Recalled Bumbo Baby Seat (photo from Bumbo/MGN)

Recalled Bumbo Baby Seat (photo from Bumbo/MGN)

A report from a group that advocates for child safety says recalls on children’s products are not very effective.

The report from Kids in Danger, based in Chicago, says only ten percent of recalled children’s products such as cribs, car seats, clothing and toys were returned, replaced or repaired.   The group says that means many dangerous products remained in households.

The report noted that the number of recalled children’s products recalled increased 18 percent from 2012 to 2013.  There was a decrease in the number of incidents and injuries but an increase in the number of incident-related deaths.

“The return rate of recalls is really abysmal,” Nancy Cowles, KID’s executive director, told USA Today. “The government makes announcements, but people don’t hear about them or don’t respond.”

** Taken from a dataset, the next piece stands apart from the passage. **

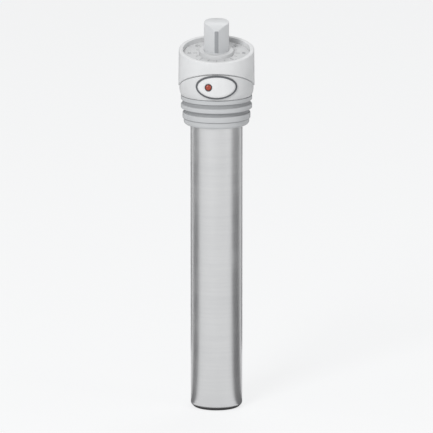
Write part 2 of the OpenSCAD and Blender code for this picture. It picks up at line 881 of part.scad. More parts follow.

Kids in Danger says the requirements for issuing a recall can sometimes slow down that process, and that companies and regulators often miss out on opportunities – such as social media – to share recall information with consumers.

Cowles agreed, saying companies should generate as much publicity about recalls as they do about their products.

Consumers can help themselves by checking their children’s products against the list of recalled products on the Consumer Product Safety Commission website.  You can also report problems with products, whether they have been recalled or not, at SaferProducts.gov.